Use semantic types with scripts
The Datagrok semantic types is a very powerful concept, allowing you to define the meaning of your data. For example, you can specify that a particular string contains a chemical molecule in SMILES format, E-mail, or URL address.
For example, let's explore the Gasteiger partial charges script,
which takes a molecule in SMILES format as input
and calculates the Gasteiger charges distribution.
The script is provided with the Chem package.
The script takes as an input the string variable mol with the semantic annotation Molecule.

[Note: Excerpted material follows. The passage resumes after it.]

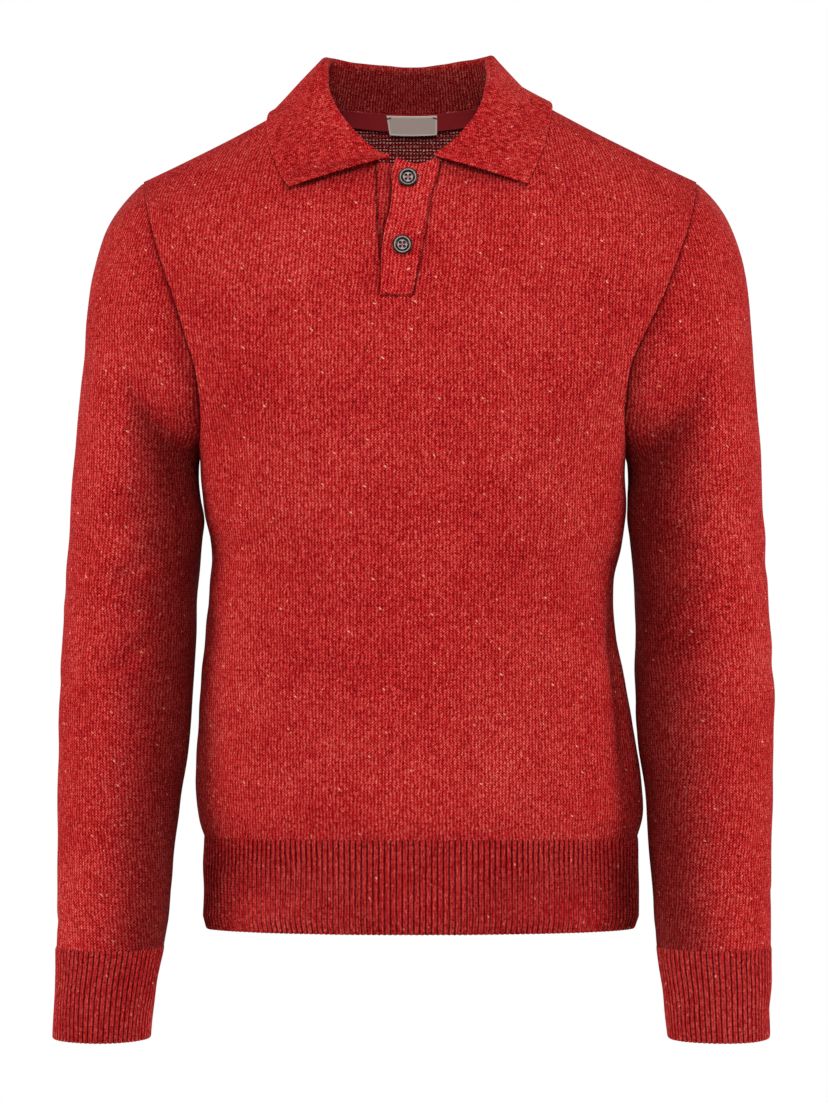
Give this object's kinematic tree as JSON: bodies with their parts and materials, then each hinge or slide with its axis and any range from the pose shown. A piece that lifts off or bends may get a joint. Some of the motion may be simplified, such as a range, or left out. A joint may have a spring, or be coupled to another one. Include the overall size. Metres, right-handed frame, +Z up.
{
  "type": "knitted polo sweater",
  "caption": "Long-sleeved knitted polo sweater in its worn, hollow form, with a fold-over collar, a short buttoned opening and ribbed hem and cuffs.",
  "frame": {"origin": "the middle of the neck base, where the wearer's neck and shoulders carry the garment", "axes": "+Z up along the body, -Y out of the front, +X to the wearer's left"},
  "size_m": [0.5768, 0.2311, 0.7902],
  "materials": {
    "knit": "flecked red wool in plain knit, softly fuzzy",
    "rib": "the same wool in rib",
    "horn": "dark horn with a lighter rim",
    "tape": "dark red woven neck tape",
    "label": "bare woven beige label"
  },
  "bodies": {
    "root": {"front": "knit", "back": "knit", "sleeve_right": "knit", "sleeve_left": "knit", "cuff_right": "rib", "cuff_left": "rib", "hem_rib": "rib", "collar": "knit", "placket_over": "knit", "placket_under": "knit", "button_top": "horn", "button_lower": "horn", "neck_tape": "tape", "label": "label"}
  },
  "joints": []
}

When you run the script, you will see the following:
- Result
- Python

#name: GasteigerCharges Demo
#description: Calculates Gasteiger charge distribution
#language: python
#tags: demo, chem, rdkit
#input: string mol = "COc1cccc2cc(C(=O)NCCCCN3CCN(c4cccc5nccnc54)CC3)oc21" {semType: Molecule} [Molecule, in SMILES format]
#input: int contours = 10
#output: graphics charges [The Gasteiger partial charges]
from rdkit import Chem
from rdkit.Chem import AllChem
from rdkit.Chem.Draw import SimilarityMaps
mol = Chem.MolFromMolBlock(mol) if ("M END" in mol) else Chem.MolFromSmiles(mol)
if mol is not None:
AllChem.ComputeGasteigerCharges(mol)
contribs = [float(mol.GetAtomWithIdx(i).GetProp('_GasteigerCharge')) for i in range(mol.GetNumAtoms())]
charges = SimilarityMaps.GetSimilarityMapFromWeights(mol, contribs, contourLines=contours)
Datagrok recognized the Molecule semantic types and created the custom UI displaying molecule formula.
Click on it to open
chemical sketcher
and draw your own molecule.
Datagrok has outstanding chemoinformatics support,
so almost all UI elements provide you special viewing and editing options for chemical structures.
You can assign a semantic type to output variables in the same way. The semantic types annotation has no benefits for simple scalar output, but it is extremely helpful when you integrate your script with the Datagrok platform.
Semantic types for columns
Similarly, you can specify the semantic type for dataframe columns.
For example, let column or column_list selectors accept only
columns containing chemical molecules.
#input: dataframe df {caption: Dataframe}
#input: column mol {semType:Molecule; caption: Molecules} [Molecules to analyze]